The Department of Energy canceled two climate grants the Biden administration awarded to the Rocky Mountain Institute, a left-wing climate think tank that has pushed for heavy restrictions on gas stoves and that has collaborated with the Chinese government.
The first grant was worth about $5.3 million and designed to fund the Rocky Mountain Institute’s pilot project retrofitting a 120-unit building in Cambridge, Massachusetts, with green energy technology. Then-energy secretary Jennifer Granholm said in March 2022 the grant funding proved the Biden administration was “in an all-out sprint to beat the climate crisis” while Sen. Ed Markey (D., Mass.) said it would help protect the country “from upheaval caused by the global fossil fuel market.”
The second was a $1.5 million grant to fund research into the viability of electric vehicle carshare programs. The research, according to the Department of Energy, would assess business models in the United States for resilience and “equity.”

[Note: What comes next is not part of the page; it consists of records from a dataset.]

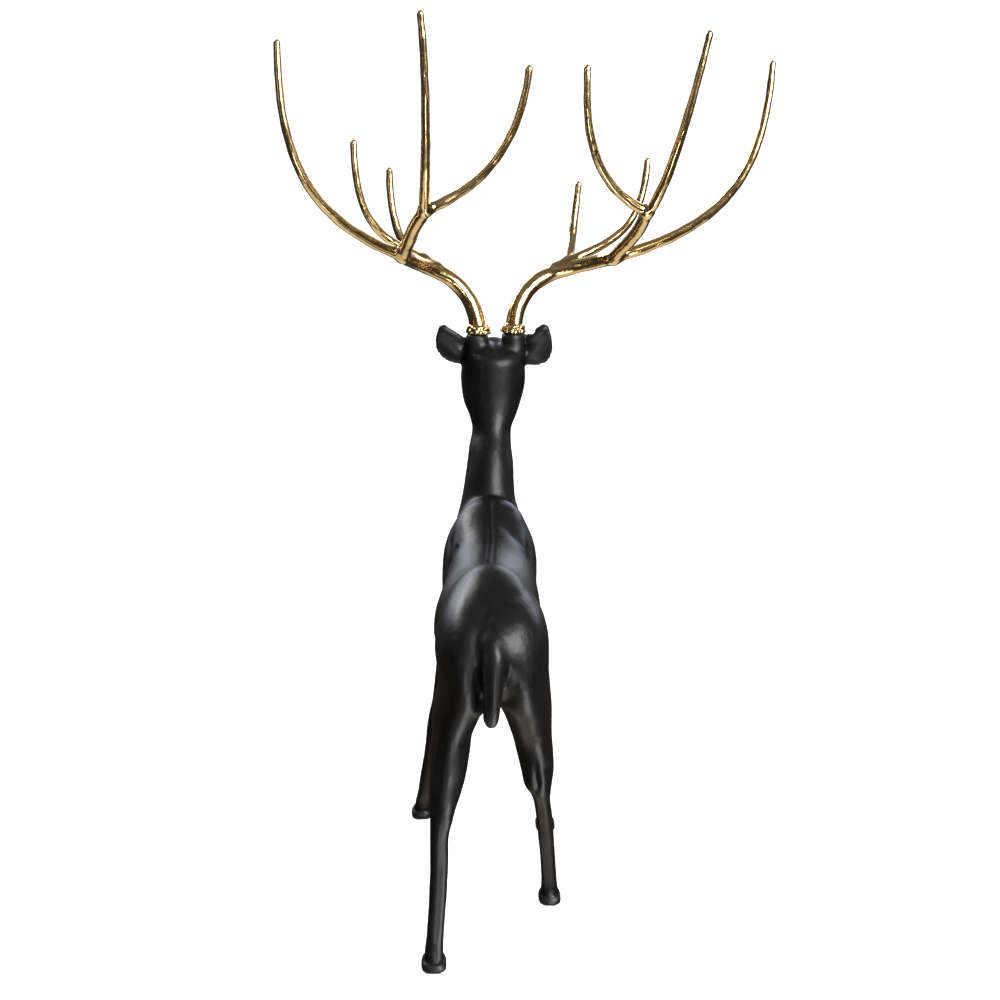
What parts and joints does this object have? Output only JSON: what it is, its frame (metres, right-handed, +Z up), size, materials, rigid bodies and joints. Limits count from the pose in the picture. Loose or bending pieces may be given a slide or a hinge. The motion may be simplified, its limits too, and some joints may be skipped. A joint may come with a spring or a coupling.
{
  "type": "deer sculpture",
  "caption": "Standing figure of a walking stag in black painted cast metal, with tall branching antlers in polished gold-coloured metal.",
  "frame": {"origin": "middle of the whole stag's bounding box, on the surface it stands on", "axes": "+Z up, -Y the way the stag faces, +X its left side"},
  "size_m": [0.7044, 0.783, 1.2015],
  "materials": {
    "black_paint": "satin black paint over a slightly dimpled casting",
    "gilt_metal": "hand polished gold-coloured plating with soft streaks"
  },
  "bodies": {
    "root": {"body": "black_paint", "antler_left": "gilt_metal", "antler_right": "gilt_metal"}
  },
  "joints": []
}
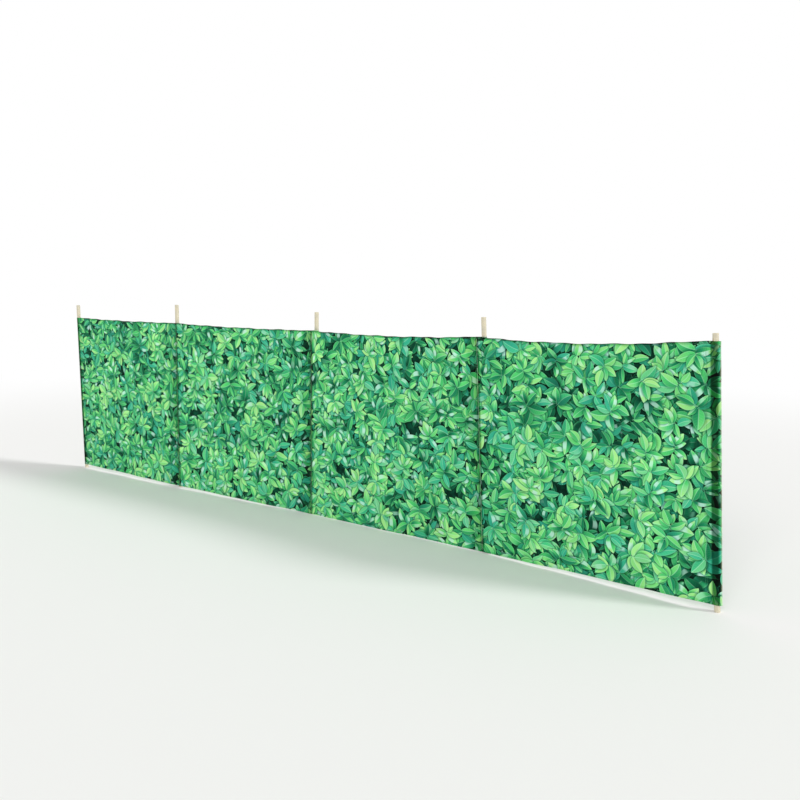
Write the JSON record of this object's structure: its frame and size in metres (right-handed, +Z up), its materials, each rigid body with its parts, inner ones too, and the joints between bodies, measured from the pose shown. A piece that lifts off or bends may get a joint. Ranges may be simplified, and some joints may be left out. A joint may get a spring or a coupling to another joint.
{
  "type": "beach windbreak",
  "caption": "Long strip of leaf-printed cloth standing on round wooden poles in sewn pockets, set up as a low screen in flat bays.",
  "frame": {"origin": "centre of pole 3's foot at ground level, the middle pole of the row", "axes": "+X along the row, to the right as seen from the printed front; +Y to the back; +Z up"},
  "size_m": [4.9609, 0.1458, 1.348],
  "materials": {
    "pole_wood": "bare sanded softwood",
    "printed_cloth": "matt plain-weave cloth, leaf print in greens, single layer that lets light through",
    "doubled_cloth": "the same printed cloth in two or more layers, so darker against the light"
  },
  "bodies": {
    "root": {"bottom_hem_1": "doubled_cloth", "bottom_hem_2": "doubled_cloth", "bottom_hem_3": "doubled_cloth", "bottom_hem_4": "doubled_cloth", "panel_1": "printed_cloth", "panel_2": "printed_cloth", "panel_3": "printed_cloth", "panel_4": "printed_cloth", "pocket_1": "doubled_cloth", "pocket_2": "doubled_cloth", "pocket_3": "doubled_cloth", "pocket_4": "doubled_cloth", "pocket_5": "doubled_cloth", "pole_1": "pole_wood", "pole_2": "pole_wood", "pole_3": "pole_wood", "pole_4": "pole_wood", "pole_5": "pole_wood", "top_hem_1": "doubled_cloth", "top_hem_2": "doubled_cloth", "top_hem_3": "doubled_cloth", "top_hem_4": "doubled_cloth"}
  },
  "joints": []
}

In a statement to the Washington Free Beacon, the Rocky Mountain Institute confirmed that the two grants were canceled. The Department of Energy, Rocky Mountain Institute spokeswoman Caroline Bennett said, informed the group that the funding “no longer effectuates program goals or agency priorities.”
The grant cancellations represent some of the first actions the Department of Energy has taken under President Donald Trump to claw back Biden-era spending and gut existing green energy programs. Led by Energy Secretary Chris Wright, the agency is conducting a sweeping department-wide review of spending and is expected to rescind a wide range of previously awarded climate-related grants and loans.
The Environmental Protection Agency, meanwhile, has already canceled $22 billion in climate grants disbursed under the Biden administration, citing financial mismanagement, conflicts of interest, and oversight failures.